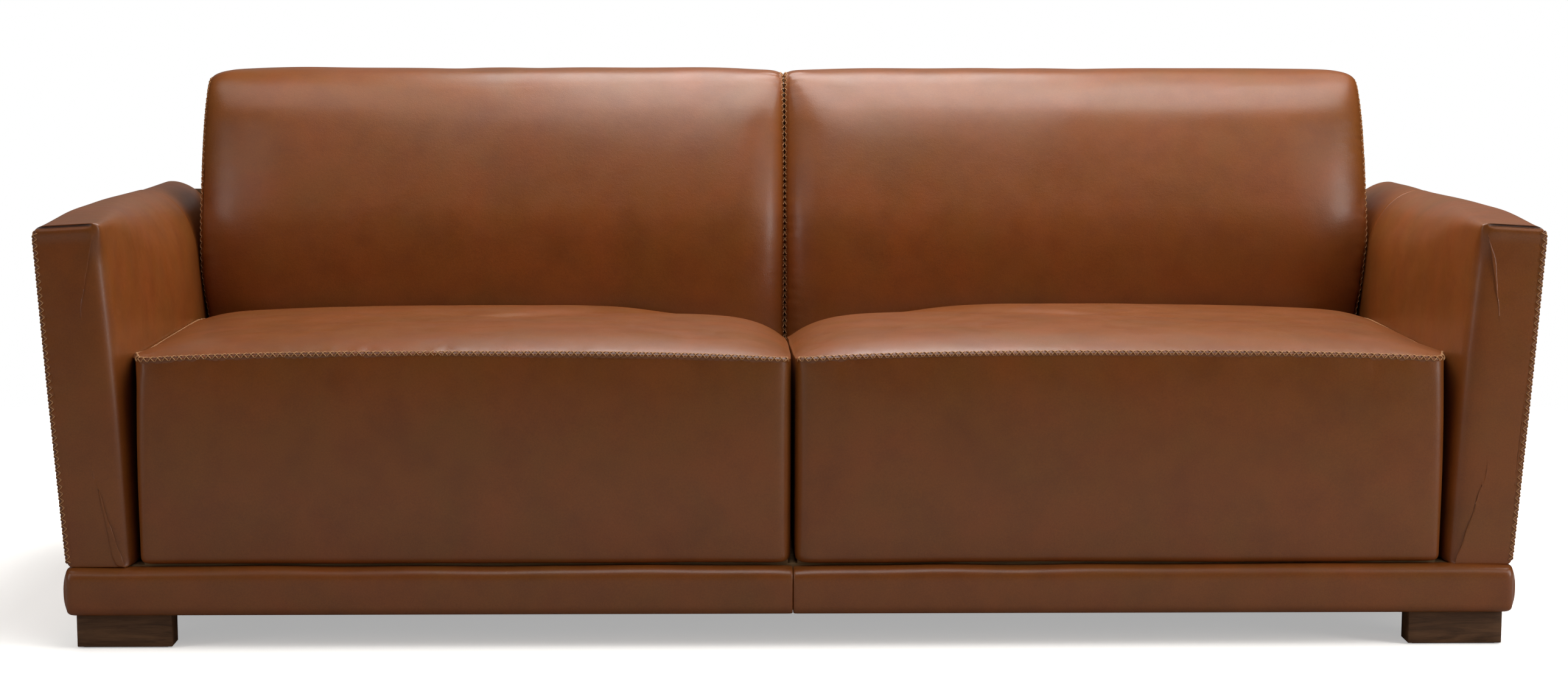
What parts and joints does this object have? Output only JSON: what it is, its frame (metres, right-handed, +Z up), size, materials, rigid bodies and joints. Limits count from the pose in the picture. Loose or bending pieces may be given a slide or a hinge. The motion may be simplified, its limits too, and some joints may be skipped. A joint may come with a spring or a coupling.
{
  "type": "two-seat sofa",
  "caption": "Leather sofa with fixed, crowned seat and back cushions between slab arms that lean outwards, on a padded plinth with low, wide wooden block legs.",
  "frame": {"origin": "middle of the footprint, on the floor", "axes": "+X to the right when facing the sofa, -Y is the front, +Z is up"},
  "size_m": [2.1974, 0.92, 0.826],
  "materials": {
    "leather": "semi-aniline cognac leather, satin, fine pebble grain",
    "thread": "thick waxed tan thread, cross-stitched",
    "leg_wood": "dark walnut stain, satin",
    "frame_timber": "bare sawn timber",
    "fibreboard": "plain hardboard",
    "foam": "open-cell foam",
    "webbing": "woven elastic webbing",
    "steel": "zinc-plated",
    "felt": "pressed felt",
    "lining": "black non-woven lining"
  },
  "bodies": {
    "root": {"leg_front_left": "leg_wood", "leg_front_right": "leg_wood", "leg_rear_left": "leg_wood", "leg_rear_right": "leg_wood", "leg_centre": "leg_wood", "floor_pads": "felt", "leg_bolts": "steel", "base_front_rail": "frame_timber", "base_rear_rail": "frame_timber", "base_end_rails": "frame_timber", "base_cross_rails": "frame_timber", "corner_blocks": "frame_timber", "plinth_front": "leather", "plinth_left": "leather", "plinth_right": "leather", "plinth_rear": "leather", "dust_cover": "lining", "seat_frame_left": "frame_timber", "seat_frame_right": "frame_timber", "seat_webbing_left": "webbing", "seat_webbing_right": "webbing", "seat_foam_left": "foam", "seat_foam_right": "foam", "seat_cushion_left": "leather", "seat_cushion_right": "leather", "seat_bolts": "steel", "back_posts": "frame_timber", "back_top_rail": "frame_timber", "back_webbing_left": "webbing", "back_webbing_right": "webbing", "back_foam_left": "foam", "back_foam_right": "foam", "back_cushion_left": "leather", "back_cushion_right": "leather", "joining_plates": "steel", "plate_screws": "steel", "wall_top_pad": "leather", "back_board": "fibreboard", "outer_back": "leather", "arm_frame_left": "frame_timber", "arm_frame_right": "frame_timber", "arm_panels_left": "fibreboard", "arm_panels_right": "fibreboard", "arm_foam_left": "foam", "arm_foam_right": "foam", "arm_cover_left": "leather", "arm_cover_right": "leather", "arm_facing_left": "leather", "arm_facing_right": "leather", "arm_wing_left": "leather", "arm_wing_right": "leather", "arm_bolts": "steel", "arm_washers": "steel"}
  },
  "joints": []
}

▬▬▬▬▬▬▬▬▬▬

*Goal*
Filter the listing above by the word "materials"; copy each line that passes.

*Correct response*
What parts and joints does this object have? Output only JSON: what it is, its frame (metres, right-handed, +Z up), size, materials, rigid bodies and joints. Limits count from the pose in the picture. Loose or bending pieces may be given a slide or a hinge. The motion may be simplified, its limits too, and some joints may be skipped. A joint may come with a spring or a coupling.
  "materials": {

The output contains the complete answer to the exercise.